As we explored the literature, one factor kept resurfacing with increasing clarity: the gut microbiome. While microbial associations with colorectal cancer have long been recognized, recent evidence shows that gut microbes are not passive bystanders. They can damage DNA, disrupt epithelial barriers, reshape metabolism, and suppress immune responses. Some bacterial metabolites even leave detectable imprints in human cancer genomes, directly linking microbial exposure to tumour evolution. At that point, treating the microbiome as a secondary or contextual variable no longer made sense 1.

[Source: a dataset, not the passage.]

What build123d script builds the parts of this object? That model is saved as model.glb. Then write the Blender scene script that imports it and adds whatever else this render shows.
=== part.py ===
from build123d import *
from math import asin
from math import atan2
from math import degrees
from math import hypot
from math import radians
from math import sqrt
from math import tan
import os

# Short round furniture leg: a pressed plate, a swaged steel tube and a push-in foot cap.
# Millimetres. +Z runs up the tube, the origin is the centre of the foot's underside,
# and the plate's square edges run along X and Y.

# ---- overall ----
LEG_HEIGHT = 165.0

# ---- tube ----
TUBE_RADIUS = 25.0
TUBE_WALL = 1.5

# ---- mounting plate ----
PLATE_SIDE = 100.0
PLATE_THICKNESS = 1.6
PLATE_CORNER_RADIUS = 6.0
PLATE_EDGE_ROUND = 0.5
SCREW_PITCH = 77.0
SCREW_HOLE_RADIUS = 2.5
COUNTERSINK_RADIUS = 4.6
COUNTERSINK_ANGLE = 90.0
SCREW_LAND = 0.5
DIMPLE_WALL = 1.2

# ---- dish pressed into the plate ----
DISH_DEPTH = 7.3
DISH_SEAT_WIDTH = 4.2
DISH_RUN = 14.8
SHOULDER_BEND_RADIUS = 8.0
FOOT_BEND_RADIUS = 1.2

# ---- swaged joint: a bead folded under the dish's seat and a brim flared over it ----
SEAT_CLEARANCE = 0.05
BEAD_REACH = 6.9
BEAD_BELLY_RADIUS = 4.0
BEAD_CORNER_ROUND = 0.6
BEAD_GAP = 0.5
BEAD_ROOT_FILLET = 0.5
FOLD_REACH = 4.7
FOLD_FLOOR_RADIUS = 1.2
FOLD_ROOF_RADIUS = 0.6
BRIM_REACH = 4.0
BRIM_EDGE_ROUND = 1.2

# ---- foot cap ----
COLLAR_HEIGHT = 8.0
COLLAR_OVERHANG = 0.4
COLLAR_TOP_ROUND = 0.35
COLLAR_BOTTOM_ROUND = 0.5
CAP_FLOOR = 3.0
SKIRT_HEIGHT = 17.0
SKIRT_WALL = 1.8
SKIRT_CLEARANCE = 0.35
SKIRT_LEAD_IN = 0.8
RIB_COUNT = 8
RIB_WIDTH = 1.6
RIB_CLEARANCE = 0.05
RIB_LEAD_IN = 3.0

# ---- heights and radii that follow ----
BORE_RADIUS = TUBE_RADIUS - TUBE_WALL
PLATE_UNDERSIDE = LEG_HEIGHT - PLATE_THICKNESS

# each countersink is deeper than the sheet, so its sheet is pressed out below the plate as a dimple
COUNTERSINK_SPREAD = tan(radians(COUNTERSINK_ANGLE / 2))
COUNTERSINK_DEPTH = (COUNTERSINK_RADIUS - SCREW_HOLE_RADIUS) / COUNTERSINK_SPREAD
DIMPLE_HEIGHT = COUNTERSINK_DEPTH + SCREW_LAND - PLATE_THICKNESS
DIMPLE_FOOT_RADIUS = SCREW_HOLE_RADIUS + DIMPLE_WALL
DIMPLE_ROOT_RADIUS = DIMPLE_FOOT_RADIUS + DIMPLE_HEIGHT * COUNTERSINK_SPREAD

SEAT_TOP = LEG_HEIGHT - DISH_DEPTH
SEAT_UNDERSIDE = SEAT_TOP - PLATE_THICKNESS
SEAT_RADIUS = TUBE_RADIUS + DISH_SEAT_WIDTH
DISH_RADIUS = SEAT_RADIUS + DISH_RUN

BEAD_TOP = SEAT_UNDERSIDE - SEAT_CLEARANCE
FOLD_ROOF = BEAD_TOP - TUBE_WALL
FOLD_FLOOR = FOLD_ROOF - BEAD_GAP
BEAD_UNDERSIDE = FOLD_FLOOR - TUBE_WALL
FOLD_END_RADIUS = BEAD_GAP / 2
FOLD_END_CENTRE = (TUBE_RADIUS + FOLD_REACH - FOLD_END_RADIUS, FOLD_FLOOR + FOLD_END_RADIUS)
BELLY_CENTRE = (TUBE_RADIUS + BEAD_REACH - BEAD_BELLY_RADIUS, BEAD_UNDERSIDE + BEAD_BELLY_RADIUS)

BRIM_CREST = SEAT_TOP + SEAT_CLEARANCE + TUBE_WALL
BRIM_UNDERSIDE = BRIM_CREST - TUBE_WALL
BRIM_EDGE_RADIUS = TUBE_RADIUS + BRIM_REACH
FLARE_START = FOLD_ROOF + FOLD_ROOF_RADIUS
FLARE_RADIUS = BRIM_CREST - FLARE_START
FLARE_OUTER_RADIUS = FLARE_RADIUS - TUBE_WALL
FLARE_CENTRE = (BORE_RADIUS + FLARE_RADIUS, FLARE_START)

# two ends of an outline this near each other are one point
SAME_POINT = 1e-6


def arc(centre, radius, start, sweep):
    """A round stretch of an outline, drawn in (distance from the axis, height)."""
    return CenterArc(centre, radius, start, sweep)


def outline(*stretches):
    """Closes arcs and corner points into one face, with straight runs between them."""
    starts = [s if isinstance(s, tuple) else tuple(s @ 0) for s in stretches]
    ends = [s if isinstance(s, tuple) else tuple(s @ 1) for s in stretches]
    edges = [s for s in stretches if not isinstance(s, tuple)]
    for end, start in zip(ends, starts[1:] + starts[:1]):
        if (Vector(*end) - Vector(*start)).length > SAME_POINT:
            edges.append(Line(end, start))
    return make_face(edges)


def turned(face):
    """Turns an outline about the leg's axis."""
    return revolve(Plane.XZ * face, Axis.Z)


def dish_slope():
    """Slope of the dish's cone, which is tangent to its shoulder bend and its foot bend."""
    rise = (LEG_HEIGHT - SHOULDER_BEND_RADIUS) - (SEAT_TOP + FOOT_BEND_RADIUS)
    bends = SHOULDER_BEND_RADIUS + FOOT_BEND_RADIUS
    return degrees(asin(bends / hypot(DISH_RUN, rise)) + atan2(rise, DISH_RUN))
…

Another realization quickly followed. A single microorganism rarely drives colorectal cancer. Instead, it often involves structured microbial communities organized as biofilms along the intestinal mucosa. Within these communities, different bacteria cooperate metabolically, evade immune clearance, and sustain chronic inflammation. From this perspective, colorectal cancer is best understood not as a disease driven by isolated agents, but as a microbiome-driven ecosystem disease 1.

As the review evolved, it became clear that microbial influence on colorectal cancer does not act through a single pathway, but through the coordinated reprogramming of multiple host systems at once. Dysbiotic microbial communities reshape immune composition and function, sustaining inflammation while suppressing effective antitumour responses. In parallel, they alter the metabolic landscape of the tumour microenvironment by modifying nutrient availability and generating bioactive metabolites that fuel tumour growth and impair immune cell fitness 2.

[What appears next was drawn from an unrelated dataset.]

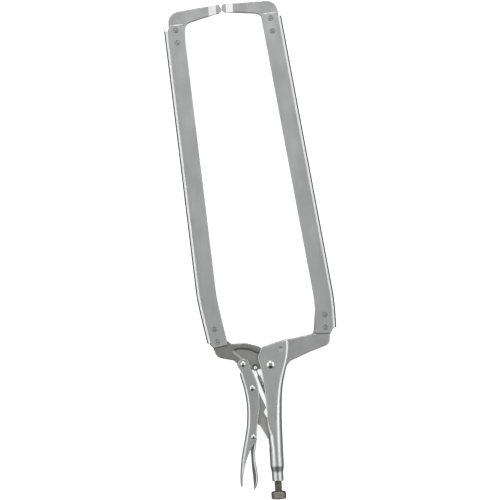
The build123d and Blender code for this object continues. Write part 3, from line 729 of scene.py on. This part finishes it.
def grooved_rivets(node, body):
    """Two flat arm rivets with a set ring in each head, in place of the CAD node's domes."""
    low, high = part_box(node)
    middle = (low[2] + high[2]) / 2
    seat = (high[2] - low[2]) / 2 - ARM_RIVET_HEIGHT
    profile = [(radius * MM, middle + seat + height * MM) for radius, height in ARM_RIVET_HEAD]
    profile.append((ARM_RIVET_SHANK, middle + seat))
    mirrored = [(radius, 2 * middle - z) for radius, z in reversed(profile)]
    points, faces = [], []
    for centre_x, centre_y in rivet_centres(node):
        rings = []
        for radius, z in profile + mirrored:
            ring = []
            for step in range(ARM_RIVET_SEGMENTS):
                angle = 2 * math.pi * step / ARM_RIVET_SEGMENTS
                x = centre_x + radius * math.cos(angle)
                y = centre_y - radius * math.sin(angle)
                ring.append(Vector((x, y, z)))
            rings.append(ring)
        rivet_points, rivet_faces = skin(rings)
        shift = len(points)
        points += rivet_points
        faces += [tuple(index + shift for index in face) for face in rivet_faces]
    name = node.replace("rivets", "grooved_rivets")
    piece = new_piece(name, mesh_from(name, points, faces), "arm_rivet")
    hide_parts(node)
    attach(piece, body)


# ---------------------------------------------------------------- stage

def pale_floor():
    """Evenly lit light table that the clamp lies on. The metal doesn't mirror it."""
    signs = ((-1, -1), (1, -1), (1, 1), (-1, 1))
    corners = [(x * FLOOR_REACH, y * FLOOR_REACH, 0.0) for x, y in signs]
    mesh = mesh_from("floor", corners, [(0, 1, 2, 3)])
    floor = bpy.data.objects.new("floor", mesh)
    bpy.context.scene.collection.objects.link(floor)
    material = bpy.data.materials.new("floor_white")
    material.use_nodes = True
    tree, surface = opened(material)
    surface.inputs["Roughness"].default_value = 0.9
    surface.inputs["Specular IOR Level"].default_value = 0.0
    surface.inputs["Emission Color"].default_value = (1.0, 1.0, 1.0, 1.0)
    surface.inputs["Emission Strength"].default_value = FLOOR_GLOW
    patches = remap(tree, noise(tree, (3.0, 3.0, 3.0)), 0.3, 0.7, 0.0, 1.0)
    tree.links.new(mix_colour(tree, patches, *FLOOR_GREYS), surface.inputs["Base Color"])
    mesh.materials.append(material)
    floor.visible_glossy = False


def studio_world():
    """Even grey overhead, paler towards the horizon and dark below it.

    A dark screen stands beyond the knob's end.
    """
    world = bpy.data.worlds.new("studio")
    bpy.context.scene.world = world
    world.use_nodes = True
    tree = world.node_tree
    background = tree.nodes["Background"]
    coordinates = add(tree, "ShaderNodeTexCoord")
    parts = add(tree, "ShaderNodeSeparateXYZ")
    ramp = add(tree, "ShaderNodeValToRGB")
    tree.links.new(coordinates.outputs["Generated"], parts.inputs["Vector"])
    height = remap(tree, parts.outputs["Z"], -1.0, 1.0, 0.0, 1.0)
    tree.links.new(height, ramp.inputs["Fac"])
    levels = ramp.color_ramp.elements
    levels[0].position, levels[1].position = SKY_LEVELS[0][0], SKY_LEVELS[-1][0]
    for place, _ in SKY_LEVELS[1:-1]:
        levels.new(place)
    for element, (_, grey) in zip(levels, SKY_LEVELS):
        element.color = (grey, grey, grey, 1.0)
    tree.links.new(ramp.outputs["Color"], background.inputs["Color"])
    near_screen = add(tree, "ShaderNodeVectorMath", operation="DOT_PRODUCT")
    tree.links.new(coordinates.outputs["Generated"], near_screen.inputs[0])
    near_screen.inputs[1].default_value = DARK_SCREEN
    screened = remap(tree, near_screen.outputs["Value"], *SCREEN_EDGE, 1.0, SCREEN_STRENGTH)
    tree.links.new(screened, background.inputs["Strength"])


def softbox(name, place, size, power):
    """Area light at that place, turned to the middle of the clamp."""
    light = bpy.data.lights.new(name, "AREA")
    light.shape = "RECTANGLE"
    light.size, light.size_y = size
    light.energy = power
    lamp = bpy.data.objects.new(name, light)
    bpy.context.scene.collection.objects.link(lamp)
    lamp.location = place
    lamp.rotation_euler = (-Vector(place)).to_track_quat("-Z", "Y").to_euler()


def camera_above():
    """Long lens straight above, turned so that the clamp leans as in the photograph."""
    camera = bpy.data.cameras.new("camera")
    camera.sensor_width = SENSOR
    camera.lens = SENSOR * CAMERA_HEIGHT / VIEW_WIDTH
    holder = bpy.data.objects.new("camera", camera)
    bpy.context.scene.collection.objects.link(holder)
    holder.location = (*AIM, MIDDLE_PLANE + CAMERA_HEIGHT)
    holder.rotation_euler = (0.0, 0.0, -PHOTO_TILT)
    bpy.context.scene.camera = holder


finish_cad_nodes()
threaded_screw()
knurled_knob()
coil_spring()
for side, rider in (("fixed", "fixed_side"), ("movable", "movable_jaw_side")):
    for end in ("tip", "foot"):
        grooved_rivets(f"{side}_arm_{end}_rivets", rider)

pale_floor()
studio_world()
for box_name, sign in (("left_box", -1), ("right_box", 1)):
    box_place = (sign * SIDE_BOX_REACH, SIDE_BOX_Y, SIDE_BOX_REACH)
    softbox(box_name, box_place, SIDE_BOX_SIZE, SIDE_BOX_POWER)
softbox("head_box", HEAD_BOX_PLACE, HEAD_BOX_SIZE, HEAD_BOX_POWER)
camera_above()
bpy.context.scene.view_settings.view_transform = "Standard"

These effects extend beyond local tumour biology. Microbial modulation of endocrine and circadian-regulated signals influences epithelial turnover, inflammatory tone, and immune responsiveness, linking colorectal cancer progression to whole-body physiology 3. At the same time, interactions between microbes and the enteric nervous system integrate microbial cues with autonomic and stress-related signalling, influencing barrier integrity, immune tone, and tumour progression. Together, immune, metabolic, endocrine, and neural pathways form reinforcing feedback loops that stabilize tumour-permissive states and help explain why targeting tumour cells alone is often insufficient 4.

This systems-level view aligns closely with the theme of World Cancer Day, United by Unique. Colorectal cancer is unique not only because tumours differ genetically, but because each patient carries a distinct microbial ecosystem that interacts with their immune system, metabolism, nervous system, and daily rhythms. Cancer emerges from this interaction, not from malignant cells in isolation.

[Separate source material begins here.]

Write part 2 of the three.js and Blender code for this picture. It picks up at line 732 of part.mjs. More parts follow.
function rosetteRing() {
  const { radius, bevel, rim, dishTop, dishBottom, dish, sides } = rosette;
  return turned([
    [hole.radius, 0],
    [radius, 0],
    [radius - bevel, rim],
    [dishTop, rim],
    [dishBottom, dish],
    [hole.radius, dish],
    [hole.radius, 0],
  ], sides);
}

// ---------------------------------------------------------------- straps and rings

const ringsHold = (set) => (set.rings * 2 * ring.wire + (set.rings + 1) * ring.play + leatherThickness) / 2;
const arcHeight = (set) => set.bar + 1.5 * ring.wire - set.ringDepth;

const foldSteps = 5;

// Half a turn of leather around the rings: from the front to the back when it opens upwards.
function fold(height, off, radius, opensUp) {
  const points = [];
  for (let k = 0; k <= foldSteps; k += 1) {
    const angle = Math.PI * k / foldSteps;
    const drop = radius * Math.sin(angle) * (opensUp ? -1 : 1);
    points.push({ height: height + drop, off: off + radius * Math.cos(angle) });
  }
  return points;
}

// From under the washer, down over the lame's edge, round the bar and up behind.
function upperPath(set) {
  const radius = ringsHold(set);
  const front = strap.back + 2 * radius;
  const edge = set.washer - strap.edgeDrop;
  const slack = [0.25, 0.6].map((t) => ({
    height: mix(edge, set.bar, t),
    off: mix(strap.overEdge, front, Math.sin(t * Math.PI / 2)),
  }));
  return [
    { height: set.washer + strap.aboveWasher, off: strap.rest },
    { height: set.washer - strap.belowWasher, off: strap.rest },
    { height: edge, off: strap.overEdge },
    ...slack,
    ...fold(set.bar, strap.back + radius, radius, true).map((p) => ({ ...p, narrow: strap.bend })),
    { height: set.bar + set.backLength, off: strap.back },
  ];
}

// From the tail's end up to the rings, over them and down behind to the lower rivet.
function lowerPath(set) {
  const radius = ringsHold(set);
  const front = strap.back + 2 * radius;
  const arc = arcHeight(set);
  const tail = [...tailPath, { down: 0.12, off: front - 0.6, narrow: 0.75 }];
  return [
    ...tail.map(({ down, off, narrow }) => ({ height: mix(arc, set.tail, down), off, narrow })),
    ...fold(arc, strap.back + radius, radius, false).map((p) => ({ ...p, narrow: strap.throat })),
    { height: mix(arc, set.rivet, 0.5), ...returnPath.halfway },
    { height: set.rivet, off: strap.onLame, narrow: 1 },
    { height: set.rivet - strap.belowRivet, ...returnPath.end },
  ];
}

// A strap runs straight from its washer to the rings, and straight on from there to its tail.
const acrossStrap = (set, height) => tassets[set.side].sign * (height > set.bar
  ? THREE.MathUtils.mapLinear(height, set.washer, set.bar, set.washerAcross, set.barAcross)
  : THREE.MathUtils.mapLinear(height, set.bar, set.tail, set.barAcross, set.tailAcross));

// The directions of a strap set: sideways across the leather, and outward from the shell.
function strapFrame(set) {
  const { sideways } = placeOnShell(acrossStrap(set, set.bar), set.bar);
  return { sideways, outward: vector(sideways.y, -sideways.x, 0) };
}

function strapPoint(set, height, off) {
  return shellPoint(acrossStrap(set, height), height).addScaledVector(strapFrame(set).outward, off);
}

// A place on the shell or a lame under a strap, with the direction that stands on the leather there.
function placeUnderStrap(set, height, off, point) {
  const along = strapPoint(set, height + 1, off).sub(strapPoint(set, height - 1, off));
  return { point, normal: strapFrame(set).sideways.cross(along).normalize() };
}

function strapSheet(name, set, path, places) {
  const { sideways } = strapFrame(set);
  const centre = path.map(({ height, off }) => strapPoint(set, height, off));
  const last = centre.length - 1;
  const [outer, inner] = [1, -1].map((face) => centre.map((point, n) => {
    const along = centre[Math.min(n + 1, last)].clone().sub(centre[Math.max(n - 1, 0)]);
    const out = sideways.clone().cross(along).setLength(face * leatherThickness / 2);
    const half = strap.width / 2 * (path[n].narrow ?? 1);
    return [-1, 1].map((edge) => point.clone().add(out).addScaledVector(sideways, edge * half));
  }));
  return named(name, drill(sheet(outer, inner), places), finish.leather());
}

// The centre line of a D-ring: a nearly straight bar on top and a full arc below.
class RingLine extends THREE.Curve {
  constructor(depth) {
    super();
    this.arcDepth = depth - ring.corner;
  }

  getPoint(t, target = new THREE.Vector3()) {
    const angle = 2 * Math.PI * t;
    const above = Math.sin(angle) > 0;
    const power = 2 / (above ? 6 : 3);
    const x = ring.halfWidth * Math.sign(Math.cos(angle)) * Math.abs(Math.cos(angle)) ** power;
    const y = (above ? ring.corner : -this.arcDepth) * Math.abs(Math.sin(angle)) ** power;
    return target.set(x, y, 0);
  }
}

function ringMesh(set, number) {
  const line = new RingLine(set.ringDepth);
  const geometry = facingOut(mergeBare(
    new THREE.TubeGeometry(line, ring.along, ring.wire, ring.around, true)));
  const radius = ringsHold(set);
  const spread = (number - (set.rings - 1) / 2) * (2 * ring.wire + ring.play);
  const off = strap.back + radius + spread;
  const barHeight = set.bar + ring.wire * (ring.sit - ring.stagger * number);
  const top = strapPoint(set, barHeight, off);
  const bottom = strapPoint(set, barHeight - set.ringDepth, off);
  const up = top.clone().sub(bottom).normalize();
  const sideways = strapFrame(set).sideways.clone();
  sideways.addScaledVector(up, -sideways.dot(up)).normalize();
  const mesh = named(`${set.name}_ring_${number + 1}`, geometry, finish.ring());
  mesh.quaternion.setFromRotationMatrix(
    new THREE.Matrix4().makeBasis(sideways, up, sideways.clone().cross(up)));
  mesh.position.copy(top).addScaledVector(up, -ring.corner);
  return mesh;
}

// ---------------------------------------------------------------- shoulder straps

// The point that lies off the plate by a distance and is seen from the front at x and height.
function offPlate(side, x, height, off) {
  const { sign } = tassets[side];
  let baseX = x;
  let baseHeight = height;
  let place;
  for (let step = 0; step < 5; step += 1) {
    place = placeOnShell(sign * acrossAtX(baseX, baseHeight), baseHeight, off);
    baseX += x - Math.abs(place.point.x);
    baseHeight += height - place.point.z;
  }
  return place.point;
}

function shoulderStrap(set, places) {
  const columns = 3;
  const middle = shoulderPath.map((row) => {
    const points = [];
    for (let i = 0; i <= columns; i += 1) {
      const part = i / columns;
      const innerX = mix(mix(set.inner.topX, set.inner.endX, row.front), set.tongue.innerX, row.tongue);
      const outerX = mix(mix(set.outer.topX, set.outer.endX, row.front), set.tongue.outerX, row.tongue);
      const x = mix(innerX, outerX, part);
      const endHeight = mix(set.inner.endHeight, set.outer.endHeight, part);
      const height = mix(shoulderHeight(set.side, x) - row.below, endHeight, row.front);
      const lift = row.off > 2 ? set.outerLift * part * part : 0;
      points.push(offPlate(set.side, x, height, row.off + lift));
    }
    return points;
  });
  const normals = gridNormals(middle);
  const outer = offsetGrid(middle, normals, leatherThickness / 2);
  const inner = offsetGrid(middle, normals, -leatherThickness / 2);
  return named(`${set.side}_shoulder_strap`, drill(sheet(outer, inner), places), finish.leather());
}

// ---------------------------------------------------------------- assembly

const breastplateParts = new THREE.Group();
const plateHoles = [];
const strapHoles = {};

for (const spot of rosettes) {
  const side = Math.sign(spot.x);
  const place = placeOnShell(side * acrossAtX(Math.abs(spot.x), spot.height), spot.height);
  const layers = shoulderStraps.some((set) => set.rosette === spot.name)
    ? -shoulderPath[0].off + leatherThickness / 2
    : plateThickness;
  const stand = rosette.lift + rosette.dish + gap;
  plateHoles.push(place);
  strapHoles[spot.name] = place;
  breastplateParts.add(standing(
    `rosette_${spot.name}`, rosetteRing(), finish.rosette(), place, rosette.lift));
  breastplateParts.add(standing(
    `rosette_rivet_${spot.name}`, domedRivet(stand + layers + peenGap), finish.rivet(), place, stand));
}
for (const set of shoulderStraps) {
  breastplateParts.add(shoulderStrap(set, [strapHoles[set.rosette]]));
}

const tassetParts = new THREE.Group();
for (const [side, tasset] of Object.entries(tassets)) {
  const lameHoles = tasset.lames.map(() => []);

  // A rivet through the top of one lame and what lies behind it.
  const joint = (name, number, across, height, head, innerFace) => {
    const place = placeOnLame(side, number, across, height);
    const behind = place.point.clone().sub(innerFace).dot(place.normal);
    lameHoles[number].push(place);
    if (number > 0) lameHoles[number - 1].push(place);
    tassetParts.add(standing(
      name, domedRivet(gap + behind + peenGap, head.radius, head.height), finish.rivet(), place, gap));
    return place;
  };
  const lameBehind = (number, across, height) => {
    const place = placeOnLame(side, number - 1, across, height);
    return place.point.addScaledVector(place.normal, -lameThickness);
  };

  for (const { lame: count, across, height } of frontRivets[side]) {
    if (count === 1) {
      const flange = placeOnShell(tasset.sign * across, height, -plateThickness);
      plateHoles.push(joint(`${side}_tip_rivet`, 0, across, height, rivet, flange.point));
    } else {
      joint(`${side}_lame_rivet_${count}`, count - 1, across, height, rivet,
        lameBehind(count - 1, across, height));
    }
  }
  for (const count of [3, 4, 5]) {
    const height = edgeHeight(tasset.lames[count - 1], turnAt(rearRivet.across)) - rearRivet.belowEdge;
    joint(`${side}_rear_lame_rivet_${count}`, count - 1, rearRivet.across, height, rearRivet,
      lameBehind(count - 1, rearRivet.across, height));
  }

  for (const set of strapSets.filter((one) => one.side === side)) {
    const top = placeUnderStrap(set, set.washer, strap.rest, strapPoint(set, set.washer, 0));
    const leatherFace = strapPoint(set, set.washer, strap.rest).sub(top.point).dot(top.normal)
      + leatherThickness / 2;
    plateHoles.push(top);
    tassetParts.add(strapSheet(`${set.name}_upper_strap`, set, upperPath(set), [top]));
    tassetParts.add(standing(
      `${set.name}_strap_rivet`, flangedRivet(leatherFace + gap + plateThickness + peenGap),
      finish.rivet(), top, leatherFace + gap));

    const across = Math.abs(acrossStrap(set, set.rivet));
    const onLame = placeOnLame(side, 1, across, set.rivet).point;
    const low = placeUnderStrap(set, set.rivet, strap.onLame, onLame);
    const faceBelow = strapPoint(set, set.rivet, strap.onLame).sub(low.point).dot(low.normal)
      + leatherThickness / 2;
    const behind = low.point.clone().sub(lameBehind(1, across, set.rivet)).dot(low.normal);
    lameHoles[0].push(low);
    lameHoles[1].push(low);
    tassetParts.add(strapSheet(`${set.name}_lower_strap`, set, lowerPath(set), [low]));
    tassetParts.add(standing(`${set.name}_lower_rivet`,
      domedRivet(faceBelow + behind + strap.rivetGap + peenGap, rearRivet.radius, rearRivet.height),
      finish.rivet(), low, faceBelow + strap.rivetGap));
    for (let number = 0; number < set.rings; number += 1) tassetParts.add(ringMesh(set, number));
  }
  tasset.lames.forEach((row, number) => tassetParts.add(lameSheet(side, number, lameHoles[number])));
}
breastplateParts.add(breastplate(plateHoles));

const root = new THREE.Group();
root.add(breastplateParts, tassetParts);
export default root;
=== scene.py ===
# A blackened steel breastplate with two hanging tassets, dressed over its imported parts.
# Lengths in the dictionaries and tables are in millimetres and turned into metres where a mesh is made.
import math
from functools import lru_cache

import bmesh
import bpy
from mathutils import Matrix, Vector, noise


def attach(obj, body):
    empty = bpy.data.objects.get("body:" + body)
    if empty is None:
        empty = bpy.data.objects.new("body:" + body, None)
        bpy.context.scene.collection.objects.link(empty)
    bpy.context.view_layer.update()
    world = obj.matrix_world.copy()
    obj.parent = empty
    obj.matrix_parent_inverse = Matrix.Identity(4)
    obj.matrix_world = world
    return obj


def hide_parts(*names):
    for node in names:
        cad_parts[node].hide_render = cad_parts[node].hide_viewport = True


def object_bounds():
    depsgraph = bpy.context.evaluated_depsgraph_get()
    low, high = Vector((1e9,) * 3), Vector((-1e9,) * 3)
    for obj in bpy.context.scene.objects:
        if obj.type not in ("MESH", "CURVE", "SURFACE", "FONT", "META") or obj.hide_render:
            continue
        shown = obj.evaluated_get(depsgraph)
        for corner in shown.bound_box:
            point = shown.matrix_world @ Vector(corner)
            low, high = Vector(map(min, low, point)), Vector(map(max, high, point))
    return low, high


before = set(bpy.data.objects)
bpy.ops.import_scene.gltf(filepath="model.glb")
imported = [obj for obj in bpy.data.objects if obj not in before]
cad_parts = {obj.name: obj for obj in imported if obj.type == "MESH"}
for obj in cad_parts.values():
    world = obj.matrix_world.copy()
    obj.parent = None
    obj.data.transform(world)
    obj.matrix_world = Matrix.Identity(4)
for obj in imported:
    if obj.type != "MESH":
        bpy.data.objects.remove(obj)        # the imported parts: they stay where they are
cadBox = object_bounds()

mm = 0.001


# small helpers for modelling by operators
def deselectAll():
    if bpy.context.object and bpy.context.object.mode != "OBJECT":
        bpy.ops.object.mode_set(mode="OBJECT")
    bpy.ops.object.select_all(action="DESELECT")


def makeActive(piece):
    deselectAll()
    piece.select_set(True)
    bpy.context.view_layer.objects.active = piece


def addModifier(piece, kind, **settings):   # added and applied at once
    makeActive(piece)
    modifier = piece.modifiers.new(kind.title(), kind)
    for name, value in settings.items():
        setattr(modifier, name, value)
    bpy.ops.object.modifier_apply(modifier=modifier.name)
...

We wrote this review to move the field from association to causation and from description to action. If the microbiome helps drive colorectal cancer, it also becomes a tractable target for prevention and therapy. Approaches such as dietary modulation, microbiota-based interventions, and ecosystem repair strategies begin to make sense when the disease is viewed through this ecological lens 5.

On World Cancer Day, being United by Unique means recognizing that cancer biology is shaped by the systems that make each host different. In colorectal cancer, the gut microbiome is one of the most powerful of those systems. At Universidad de Las Américas (UDLA), Quito-Ecuador, we are now pursuing integrated, systems-level analyses that combine microbial, immune, metabolic, neural, and clinical data to translate this complexity into improved therapeutic strategies and more precise cancer care.

References

  1. Bautista, J. et al. Gut microbiome-driven colorectal cancer via immune, metabolic, neural, and endocrine axes reprogramming. npj Biofilms and Microbiomes (2026) doi:10.1038/s41522-025-00883-8.
  2. Bautista, J., Maldonado-Noboa, I., Maldonado-Guerrero, D., Reinoso- Quinga, L. & López-Cortés, A. Microbiome Influence in Gastric Cancer Progression and Therapeutic Strategies. Frontiers in Medicine (2025).
  3. Bautista, J. & López-Cortés, A. Chronobiome Medicine: Circadian Regulation of Host–Microbiota Crosstalk in Systemic Physiology. Frontiers in Endocrinology (2025).
  4. Bautista, J. et al. Neurodegeneration rewires the tumor microenvironment via the neuro-immune-cancer axis. iScience 28, 113550 (2025).
  5. Bautista, J. et al. The Human Microbiome in Clinical Translation: From Bench to Bedside. Frontiers in Microbiology (2025).